You can call what I say absurd all you like but last time I checked, I'm the one who can point out everything I'm talking about on game tape.
Defensive statistics (or any kind for that matter) don't mean anything when it comes to playing great defense. Iguodala gets steals because he locks down the guy he's guarding and frustrates him into coughing it up. Durant on the other hand goes for the steal or uses his length to get it. They needed to be on transition because they had a lot of young, inconsistent players.
I have a bias against Durant because I disagree with the bullshit people like ESPN
---. Right. It can't be that I could point out EXACTLY what I'm talking about on the actual game tape. Nope. Definitely not.
The 2010 WC was Durant's international debut celebration. He wasn't on "elite superstar" level with LeBron and Kobe before then, but he sure as heck was after it, and that's because any observer of Team USA at those games knew that his unstoppable play led Team USA to victory.
It's true that other team members enthusiastically played "role player" roles, and that this facilitated his scoring outbursts, but it's also true that nobody else on the Team USA roster could have filled Durant's role and still led Team USA to gold. Other players deferred because he was simply the best player on the roster. The conversation here sounds like "Michael Jordan only won all those MVPs because other Bulls deferred to him." Yes, that's obviously true, and things would have been different if Pippen had selfishly decided that he needed to "get his" more often, for which he deserves credit. But it was also the most sensible thing for to do because it was the clearest path to victory.
I don't think this is debatable. Durant led the team - a well-coached team with fantastic players putting their egos aside to serve the roles they needed to in order to win - to gold. He wasn't just a scorer. He was a defender, a defensive draw, a facilitator, and a clutch player. There's a reason a lot of international observers think Durant is the best player in the world, better than LBJ, even though most American observers wouldn't say so at this point, and it's based on the 2010 WC.
No, it didn't. It contributed to the victory because he played his role, that was made possible ENTIRELY by the unselfish play of other players.
That's not even remotely true. Rudy Gay could've been the scorer or Rose. The only thing Durant was the hands-down best at was shooting. Don't EVER compare Durant to Jordan. Durant could NEVER play in Jordan's era, and he is never going to be even half the player Jordan was. He could never play in the hand-check era when teams knocked Jordan down to the floor harder than anything Durant has ever and will ever experience. Durant is a smarter, better-shooting Tracy McGrady and that is all he will ever be.

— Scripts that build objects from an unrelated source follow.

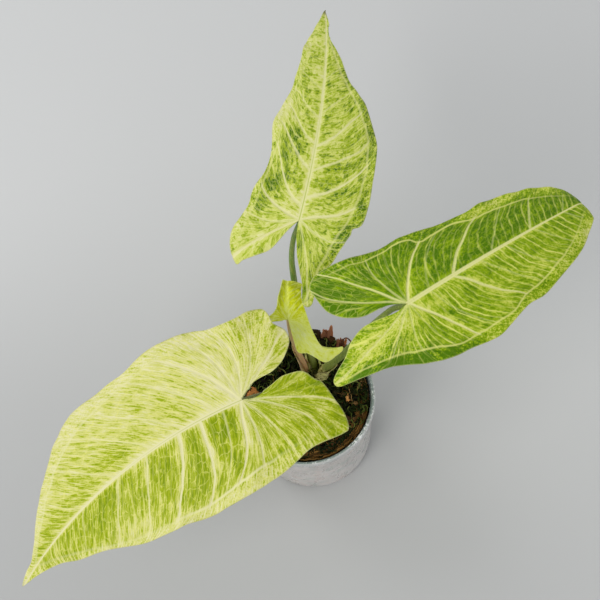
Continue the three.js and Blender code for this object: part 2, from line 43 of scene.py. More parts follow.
# Adds nodes to a tree. All but add and feed hand back the socket with the result.
class Nodes:
    def __init__(self, tree):
        self.tree = tree

    def add(self, kind, inputs=None, **settings):
        node = self.tree.nodes.new(kind)
        for key, value in settings.items():
            setattr(node, key, value)
        for key, value in (inputs or {}).items():
            self.feed(node.inputs[key], value)
        return node

    def feed(self, socket, value):
        if isinstance(value, bpy.types.NodeSocket):
            self.tree.links.new(value, socket)
        else:
            socket.default_value = value

    def math(self, operation, *values, clamp=False):
        node = self.add("ShaderNodeMath", operation=operation, use_clamp=clamp)
        for socket, value in zip(node.inputs, values):
            self.feed(socket, value)
        return node.outputs[0]

    def plus(self, first, second):
        return self.math("ADD", first, second)

    def minus(self, first, second):
        return self.math("SUBTRACT", first, second)

    def times(self, first, second):
        return self.math("MULTIPLY", first, second)

    def larger(self, first, second):
        return self.math("MAXIMUM", first, second)

    # value times factor, plus offset
    def scaled(self, value, factor, offset):
        return self.math("MULTIPLY_ADD", value, factor, offset)

    def vectors(self, operation, first, second):
        return self.add("ShaderNodeVectorMath", {0: first, 1: second}, operation=operation).outputs[0]

    def onPiece(self):
        return self.add("ShaderNodeTexCoord").outputs["Object"]

    def uvs(self, name):
        return self.add("ShaderNodeUVMap", uv_map=name).outputs[0]

    def split(self, vector):
        return self.add("ShaderNodeSeparateXYZ", {"Vector": vector}).outputs

    def join(self, x, y=0.0):
        return self.add("ShaderNodeCombineXYZ", {"X": x, "Y": y}).outputs[0]

    def stretch(self, vector, scale, offset=(0, 0, 0)):
        inputs = {"Vector": vector, "Scale": scale, "Location": offset}
        return self.add("ShaderNodeMapping", inputs).outputs[0]

    def noise(self, vector, scale, detail=2.0, rough=0.5, distortion=0.0):
        return self.add("ShaderNodeTexNoise", {
            "Vector": vector, "Scale": scale, "Detail": detail, "Roughness": rough, "Distortion": distortion,
        }).outputs["Fac"]

    def smooth(self, value, low, high, start=0.0, end=1.0):
        inputs = {"Value": value, "From Min": low, "From Max": high, "To Min": start, "To Max": end}
        return self.add("ShaderNodeMapRange", inputs, interpolation_type="SMOOTHSTEP").outputs[0]

    def mix(self, factor, first, second, blend="MIX"):
        node = self.add("ShaderNodeMix", data_type="RGBA", blend_type=blend)
        for index, value in ((0, factor), (6, first), (7, second)):
            self.feed(node.inputs[index], value)
        return node.outputs[2]

    def ramp(self, factor, stops):
        node = self.add("ShaderNodeValToRGB", {"Fac": factor})
        elements = node.color_ramp.elements
        while len(elements) < len(stops):
            elements.new(1.0)
        for element, (place, colour) in zip(elements, stops):
            element.position = place
            element.color = colour
        return node.outputs["Color"]

    def attribute(self, name):
        return self.add("ShaderNodeAttribute", attribute_name=name).outputs["Fac"]

    # Feeds the shader. The relief is its height, its strength and its depth in metres.
    def finish(self, colour, roughness, relief=None, others=None):
        inputs = {"Base Color": colour, "Roughness": roughness, **(others or {})}
        if relief:
            bump = dict(zip(("Height", "Strength", "Distance"), relief))
            inputs["Normal"] = self.add("ShaderNodeBump", bump).outputs[0]
        for key, value in inputs.items():
            self.feed(self.tree.nodes["Principled BSDF"].inputs[key], value)


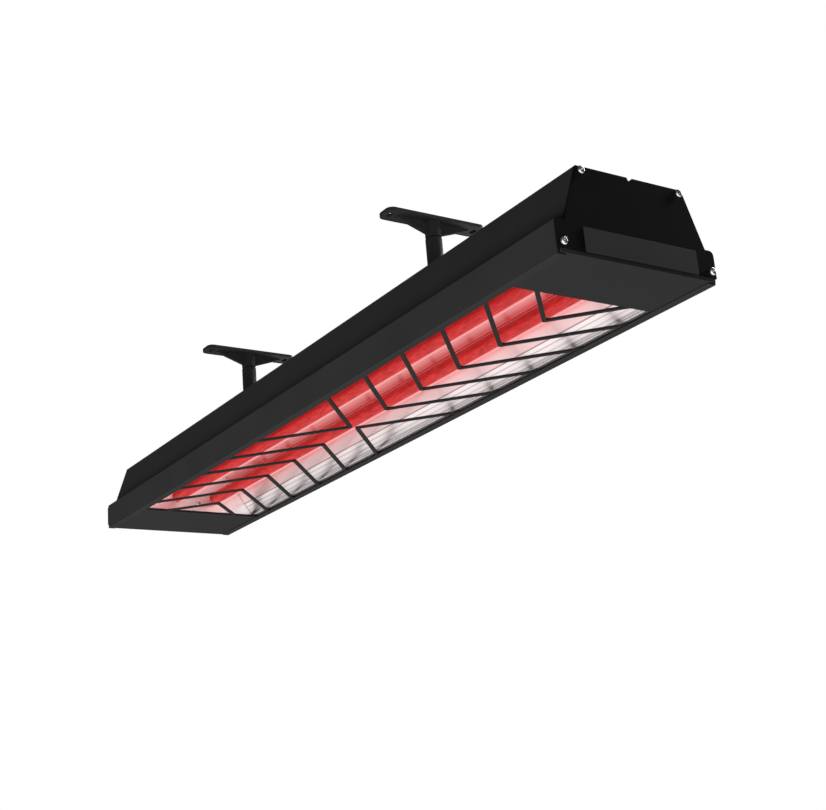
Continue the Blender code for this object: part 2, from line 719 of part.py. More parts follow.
def build_lamps(parent):
    """Quartz tubes, the coils in them and the ceramic ends that hold both."""
    spigot = lamp_end_radius()
    flange = spigot + LAMP_FLANGE
    bore = TUBE_RADIUS + GAP
    front = SUPPORT_THICK
    back = -LAMP_END_LENGTH
    lead = LEAD_RADIUS + GAP
    ceramic = [(bore, front), (spigot, front), (spigot, -GAP), (flange, -GAP), (flange, -LAMP_FLANGE_THICK)]
    ceramic += [(spigot + 0.5 * MM, -LAMP_FLANGE_THICK), (spigot + 0.5 * MM, back), (lead, back)]
    ceramic += [(lead, -TUBE_SEAT), (bore, -TUBE_SEAT)]
    left = support_back(GLOW_LEFT, -1) - TUBE_SEAT + GAP
    right = support_back(GLOW_RIGHT, 1) + TUBE_SEAT - GAP
    middle = (left + right) / 2
    half = (right - left) / 2
    tube = [(TUBE_RADIUS, half), (TUBE_RADIUS, -half)]
    tube += [(TUBE_RADIUS - TUBE_WALL, -half), (TUBE_RADIUS - TUBE_WALL, half)]
    coil = [(COIL_RADIUS, half), (COIL_RADIUS, -half)]
    coil += [(COIL_RADIUS - COIL_WALL, -half), (COIL_RADIUS - COIL_WALL, half)]
    for row, y in lamp_places():
        place = (middle, y, BASE_Z + TUBE_HEIGHT)
        turned("quartz_tube_" + row, tube, "red_quartz", place, AXIS_PLUS_X, parent, 32, True)
        turned("heating_coil_" + row, coil, "glowing_coil", place, AXIS_PLUS_X, parent, 20, True)
        for side, face, sign in glow_ends():
            turn = AXIS_PLUS_X if sign < 0 else AXIS_MINUS_X
            place = (support_back(face, sign), y, BASE_Z + TUBE_HEIGHT)
            name = "_".join(("lamp_end", row, side))
            turned(name, ceramic, "steatite", place, turn, parent, 16, True)


# ---------------------------------------------------------------- wiring
def rounded_route(corners, radius, steps=4):
    """Points along a route whose corners are rounded off."""
    points = [Vector(corners[0])]
    for before, corner, after in zip(corners, corners[1:], corners[2:]):
        here = Vector(corner)
        back = Vector(before) - here
        ahead = Vector(after) - here
        reach = min(radius, back.length * 0.45, ahead.length * 0.45)
        start = here + back.normalized() * reach
        end = here + ahead.normalized() * reach
        for step in range(steps + 1):
            t = step / steps
            points.append(start * (1 - t) ** 2 + here * 2 * t * (1 - t) + end * t ** 2)
    points.append(Vector(corners[-1]))
    return points


def lead_wire(name, corners, look, parent):
    """An insulated lead along a route given in heater coordinates."""
    curve = bpy.data.curves.new(name, "CURVE")
    curve.dimensions = "3D"
    curve.bevel_depth = LEAD_RADIUS
    curve.bevel_resolution = 2
    curve.use_fill_caps = True
    points = rounded_route(corners, 7 * MM)
    spline = curve.splines.new("POLY")
    spline.points.add(len(points) - 1)
    for point, place in zip(spline.points, points):
        point.co = (*place, 1)
    piece(name, curve, look, (0, 0, BASE_Z), UPRIGHT, parent)


def build_wiring(parent):
    """Terminal block on the left support, and the leads that join it to the lamps and earth."""
    left = support_back(GLOW_LEFT, -1)
    right = support_back(GLOW_RIGHT, 1)
    block_x = left - GAP - BLOCK_SIZE[0] / 2
    top = BLOCK_HEIGHT + BLOCK_SIZE[2] / 2 + GAP
    under = BLOCK_HEIGHT - BLOCK_SIZE[2] / 2 - GAP
    loops = [rectangle((0, BLOCK_HEIGHT), BLOCK_SIZE[1], BLOCK_SIZE[2])]
    screw = pan_screw_mesh("block_screw", 2.8 * MM, 2.0 * MM, M3_RADIUS, BLOCK_SIZE[0] + 1 * MM)
    for edge, way in (("front", -1), ("back", 1)):
        y = way * BLOCK_SCREW_SPACING / 2
        loops.append(circle((y, BLOCK_HEIGHT), M3_RADIUS + GAP, 12))
        place = (block_x - BLOCK_SIZE[0] / 2 - GAP, y, BASE_Z + BLOCK_HEIGHT)
        piece("block_screw_" + edge, screw.copy(), "stainless", place, AXIS_MINUS_X, parent)
    curve = outline_curve("terminal_block", loops, BLOCK_SIZE[0])
    piece("terminal_block", curve, "steatite", (block_x, 0, BASE_Z), SECTION, parent)

    inside = LAMP_END_LENGTH - 3 * MM
    turn_back = right + LAMP_END_LENGTH + 18 * MM
    for row, y in lamp_places():
        way = 1 if y > 0 else -1
        window = way * LEAD_SPREAD
        pole = way * POLE_PITCH
        corners = [(right + inside, y, TUBE_HEIGHT), (turn_back, y, TUBE_HEIGHT)]
        corners += [(turn_back, window, LEAD_Z), (right, window, LEAD_Z), (block_x, window, LEAD_Z)]
        corners += [(block_x, pole, LEAD_Z), (block_x, pole, top)]
        lead_wire("lead_right_" + row, corners, "lead_sleeve", parent)
        corners = [(left - inside, y, TUBE_HEIGHT), (left - LAMP_END_LENGTH - 10 * MM, y, TUBE_HEIGHT)]
        corners += [(left - LAMP_END_LENGTH - 10 * MM, pole, EARTH_HEIGHT)]
        corners += [(block_x, pole, EARTH_HEIGHT), (block_x, pole, under)]
        lead_wire("lead_left_" + row, corners, "lead_sleeve", parent)

    stud = pan_screw_mesh("earth_screw", M4_HEAD_RADIUS, M4_HEAD_HEIGHT, M4_RADIUS, 1.6 * MM)
    place = (left - GAP, 0, BASE_Z + EARTH_HEIGHT)
    piece("earth_screw", stud, "stainless", place, AXIS_MINUS_X, parent)
    corners = [(block_x, 0, under), (block_x, 0, EARTH_HEIGHT)]
    corners.append((left - 2 * GAP - M4_HEAD_HEIGHT, 0, EARTH_HEIGHT))
    lead_wire("earth_lead", corners, "earth_sleeve", parent)


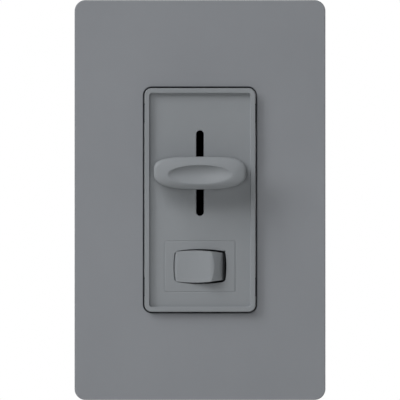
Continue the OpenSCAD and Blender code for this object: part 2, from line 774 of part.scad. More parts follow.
module choke_core() color(ferrite) on_wall() translate([0, choke_y, board_back - 1.1]) difference() {
    rod(choke_r, -choke_h, 0);
    rod(choke_bore, -choke_h - 1, 1);
}

module choke_winding() color(copper) on_wall() translate([0, choke_y, board_back - 1.1])
    for (i = [0:choke_turns - 1]) rotate([0, 0, i * 360 / choke_turns]) difference() {
        outer = choke_gap + wire_d;
        block(choke_bore - outer, choke_r + outer, -wire_d / 2, wire_d / 2,
              -choke_h - outer, outer);
        block(choke_bore - choke_gap, choke_r + choke_gap, -wire_d, wire_d,
              -choke_h - choke_gap, choke_gap);
    }

module filter_capacitor() color(film_yellow) on_wall() translate([0, -9]) {
    slab(18, 8, 0.8, board_back - 12.3, board_back - 0.3);
    for (s = sides) translate([s * 7.5, 0]) rod(0.4, board_back - 1, board_back - clearance);
}

module timing_capacitor() color("#8f2f22") on_wall() translate([-9, -19]) {
    slab(7.2, 3.6, 1, board_back - 7.5, board_back - 0.5);
    for (s = sides) translate([s * 2.5, 0]) rod(0.3, board_back - 1, board_back - clearance);
}

// An axial part lying on two legs
module axial(r, len, lift) {
    translate([0, 0, board_back - lift]) rotate([0, 90, 0]) cylinder(r = r, h = len, center = true);
    translate([0, 0, board_back - lift]) rotate([0, 90, 0])
        cylinder(r = 0.3, h = len + 4, center = true);
    for (s = sides) translate([s * (len / 2 + 1.9), 0]) rod(0.3, board_back - lift, board_back - clearance);
}

module diac() color("#c8642c") on_wall() translate([7, -19]) axial(1, 4, 1.4);

module resistors() color("#c9b48a") on_wall()
    for (y = [-23.5, -27]) translate([0, y]) axial(1.2, 6.4, 1.6);

// Back housing and terminals

module at_terminals() for (t = terminals) translate([0, t[1]]) mirror([t[0] < 0 ? 1 : 0, 0, 0]) children();

module back_housing() color(housing_black) on_wall() {
    inner_w = housing_w - 2 * housing_wall;
    inner_h = housing_h - 2 * housing_wall;
    difference() {
        union() {
            difference() {
                slab(housing_w, housing_h, 2.5, -housing_d, -0.02);
                slab(inner_w, inner_h, 1, -housing_d + housing_wall, 1);
            }
            // corner columns for the rivets
            intersection() {
                slab(housing_w, housing_h, 2.5, -housing_d, -0.02);
                for (sx = sides, sy = sides)
                    translate([sx * rivet_x, sy * rivet_y]) rod(3, -housing_d, -0.02);
            }
            // walls of the terminal bays, and ledges under the board
            at_terminals() block(bay_floor - housing_wall, housing_w / 2 - 1, -bay_h / 2 - housing_wall,
                                 bay_h / 2 + housing_wall, -housing_d + 1, bay_top + housing_wall);
            for (s = sides)
                block(-6, 6, min(s * (inner_h / 2 - 1.5), s * (inner_h / 2 + 0.5)),
                      max(s * (inner_h / 2 - 1.5), s * (inner_h / 2 + 0.5)),
                      board_back - 5, board_back - clearance);
        }
        at_terminals() {
            block(bay_floor, housing_w, -bay_h / 2, bay_h / 2, -housing_d - 1, bay_top);
            block(bay_floor - clearance, bay_floor + 0.92, -1.52, 1.52, bay_top - 1, bay_top + 3);
            translate([bay_floor - 2.5, 0, terminal_z]) rotate([0, 90, 0]) cylinder(r = 2.4, h = 4);
        }
        for (sx = sides, sy = sides) translate([sx * rivet_x, sy * rivet_y]) {
            rod(rivet_r + 0.05, -housing_d - 1, 1);
            rod(2.05, -housing_d - 1, -housing_d + 1.2);
        }
        // label recess on the back
        slab(24, 40, 1, -housing_d - 1, -housing_d + 0.4);
    }
}

module housing_rivets() color(zinc) on_wall()
    for (sx = sides, sy = sides) translate([sx * rivet_x, sy * rivet_y]) difference() {
        union() {
            rod(rivet_r, -housing_d + 0.2, yoke_t + 0.5);
            rod(2.5, yoke_t + clearance, yoke_t + 0.8);
            rod(2, -housing_d + 0.3, -housing_d + 1.18);
        }
        rod(0.9, -housing_d - 1, -housing_d + 2);
        rod(0.9, yoke_t - 1.5, yoke_t + 2);
    }

module terminal_strips() color(brass) on_wall() at_terminals() difference() {
    union() {
        block(bay_floor + clearance, bay_floor + 0.9, -bay_h / 2 + 0.4, bay_h / 2 - 0.4,
              -27.5, bay_top - 0.3);
        block(bay_floor + clearance, bay_floor + 0.9, -1.5, 1.5, bay_top - 0.5, board_back - clearance);
    }
    translate([bay_floor, 0, terminal_z]) rotate([0, 90, 0])
        cylinder(r = terminal_r + tapped, h = 5, center = true);
}

module terminal_clamps() color(zinc) on_wall() at_terminals() difference() {
    block(bay_floor + 2.6, bay_floor + 3.6, -3.9, 3.9, -25.4, -16.6);
    translate([bay_floor, 0, terminal_z]) rotate([0, 90, 0]) cylinder(r = 2.3, h = 5);
    for (s = sides)
        translate([bay_floor + 2.6, 0, terminal_z + s * 2.9]) rotate([0, 45, 0])
            cube([0.5, 9, 0.5], center = true);
}

module terminal_screws() color(brass) on_wall() at_terminals()
    translate([bay_floor + 3.62, 0, terminal_z]) difference() {
        union() {
            rotate([0, 90, 0]) cylinder(r = 3.7, h = 1.9);
            translate([-4.6, 0, 0]) rotate([0, 90, 0]) cylinder(r = terminal_r, h = 5);
        }
        translate([1.9, 0, 0]) cube([1.8, 9, 0.9], center = true);
        translate([1.9, 0, 0]) cube([1.8, 0.9, 4.6], center = true);
    }

faceplate();
adapter_plate();
adapter_screws();
box_screws();
screw_retainers();
yoke();
ground_screw();
bezel();
slider_guide();
slider_knob();
slider_carrier();
pot_case();
pot_track();
pot_slider();
wiper_contact();
rocker_button();
rocker_plunger();
plunger_spring();
contact_arm();
moving_contacts();
fulcrum_post();
switch_terminals();
fixed_contacts();
circuit_board();
triac_tab();
triac_body();
triac_leads();
triac_pad();
triac_screw();
choke_core();
choke_winding();
filter_capacitor();
timing_capacitor();
diac();
resistors();
back_housing();
housing_rivets();
terminal_strips();
terminal_clamps();
terminal_screws();
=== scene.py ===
import bpy
import bmesh
import json
import math
from mathutils import Matrix, Vector

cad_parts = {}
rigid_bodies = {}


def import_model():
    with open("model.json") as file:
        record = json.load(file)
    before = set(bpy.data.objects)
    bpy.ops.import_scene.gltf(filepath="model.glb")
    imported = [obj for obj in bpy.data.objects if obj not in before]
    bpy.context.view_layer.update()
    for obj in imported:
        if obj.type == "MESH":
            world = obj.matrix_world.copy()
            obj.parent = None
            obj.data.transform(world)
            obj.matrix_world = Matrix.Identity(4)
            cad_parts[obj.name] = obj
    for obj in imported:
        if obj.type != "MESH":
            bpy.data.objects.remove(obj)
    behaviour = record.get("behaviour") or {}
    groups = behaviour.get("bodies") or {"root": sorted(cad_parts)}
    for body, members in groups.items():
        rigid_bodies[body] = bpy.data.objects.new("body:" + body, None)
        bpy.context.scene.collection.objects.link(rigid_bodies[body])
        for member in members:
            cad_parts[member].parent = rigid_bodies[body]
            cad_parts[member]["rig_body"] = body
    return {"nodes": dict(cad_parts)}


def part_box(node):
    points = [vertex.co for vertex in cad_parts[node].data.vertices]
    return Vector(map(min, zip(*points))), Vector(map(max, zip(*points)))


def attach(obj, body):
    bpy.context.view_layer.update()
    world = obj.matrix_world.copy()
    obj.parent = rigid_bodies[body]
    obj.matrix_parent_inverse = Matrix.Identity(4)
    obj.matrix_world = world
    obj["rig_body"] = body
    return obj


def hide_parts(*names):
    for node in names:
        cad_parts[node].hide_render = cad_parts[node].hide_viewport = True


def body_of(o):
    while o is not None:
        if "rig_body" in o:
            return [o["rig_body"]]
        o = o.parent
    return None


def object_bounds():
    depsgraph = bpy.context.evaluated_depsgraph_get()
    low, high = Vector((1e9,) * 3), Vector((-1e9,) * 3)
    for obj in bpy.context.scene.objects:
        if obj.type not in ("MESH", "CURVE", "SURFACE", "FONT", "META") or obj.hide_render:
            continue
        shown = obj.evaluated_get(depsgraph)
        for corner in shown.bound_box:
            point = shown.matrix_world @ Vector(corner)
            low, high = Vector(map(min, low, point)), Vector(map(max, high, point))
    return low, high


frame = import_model()
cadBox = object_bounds()
scene = bpy.context.scene
nodes = frame["nodes"]
bodyOf = {name: body_of(piece)[0] for name, piece in nodes.items()}
mm = 0.001
onWall = Matrix.Rotation(math.pi / 2, 4, "X")  # panel axes, z out of the wall, to the frame's axes
print("frame loaded:", len(nodes), "CAD nodes")


def srgbToLinear(hexColour):
    # hex "#rrggbb" to the linear colour that the shader sockets take
    parts = [int(hexColour[i:i + 2], 16) / 255 for i in (1, 3, 5)]
    return tuple(c / 12.92 if c <= 0.04045 else ((c + 0.055) / 1.055) ** 2.4 for c in parts) + (1.0,)


def addNode(tree, kind, inputs=None, **settings):
    # one node with its settings; an input takes a value, or a socket to link from
    node = tree.nodes.new(kind)
    for name, value in settings.items():
        setattr(node, name, value)
    for key, value in (inputs or {}).items():
        socket = node.inputs[key]
        if isinstance(value, bpy.types.NodeSocket):
            tree.links.new(value, socket)
        else:
            socket.default_value = value
    return node


def newMaterial(name):
    material = bpy.data.materials.new(name)
    material.use_nodes = True
    tree = material.node_tree
    tree.nodes.clear()
    shader = addNode(tree, "ShaderNodeBsdfPrincipled")
    output = addNode(tree, "ShaderNodeOutputMaterial", {"Surface": shader.outputs["BSDF"]})
    output.location = (400, 0)
    coords = addNode(tree, "ShaderNodeTexCoord").outputs["Object"]
    return material, tree, shader, coords


# how the two families of surface vary; the colour blends where the noise passes through its middle
colourBlend = {"from": 0.3, "to": 0.7}
plasticGrain = {"flowMm": 28, "roughSpread": 0.05, "bumpStrength": 0.6, "ior": 1.49}
metalGrain = {"cloudMm": 6, "roughSpread": 0.1, "bumpStrength": 0.5, "lineDepthMm": 0.02}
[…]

Better than LeBron offensively doesn't mean even remotely on Jordan's level. Everything is too easy for Durant for him to ever take the next step. He's often the tallest one on the floor, his finger-tip control is literally perfect which means he can put the ball in from any part of the court, and he's never had to be the lock-down defender or glue that holds his team together. He never will be that guy. His flaws don't get exposed anywhere except the NBA because he doesn't play enough anywhere else. He's more offensively skilled than LeBron but will never be as complete a player as LeBron is. Offensively, Kobe is still the best offensive player in the world and will be until somebody else comes along. Guys like Kobe, Jordan, etc get so good because their shot isn't perfect or because they don't have height advantages. They need to be polished, to be skilled, to be able to do amazing things. All Durant has to do is flip the ball in off his fingers from anywhere on the court or use his physical advantages against his defender. He may turn out to be the best shooter in history and a Top 20 player in history but he'll never be on par with LeBron, Jordan, or even Kobe. He'll do everything they did, all the accolades, the championships, but he'll never be the level of player they are. It's just not who he is. He's not going to improve defensively to that level, not going to be as tough as them, not going to be as offensively polished, and isn't going to be that kind of glue guy that they are.
Well said. Jordan's brilliance, just like Durant's at the 2010 WC is distinguishable from most other superstars because he carried a larger load for his team and yet the team was successful. You see teams all the time that have players who 'carry the team' but oftentimes those teams are not consistently winning because the opposition is able to key in on one player more easily than a team filled with weapons. Players usually become less efficient with their offense (lower FG%, higher TO rate, etc.) when they have more responsibilities on the offensive end, but that simply is not true of the historically great players like Durant and Jordan.
Again, don't ever compare the two. Durant didn't carry the team either.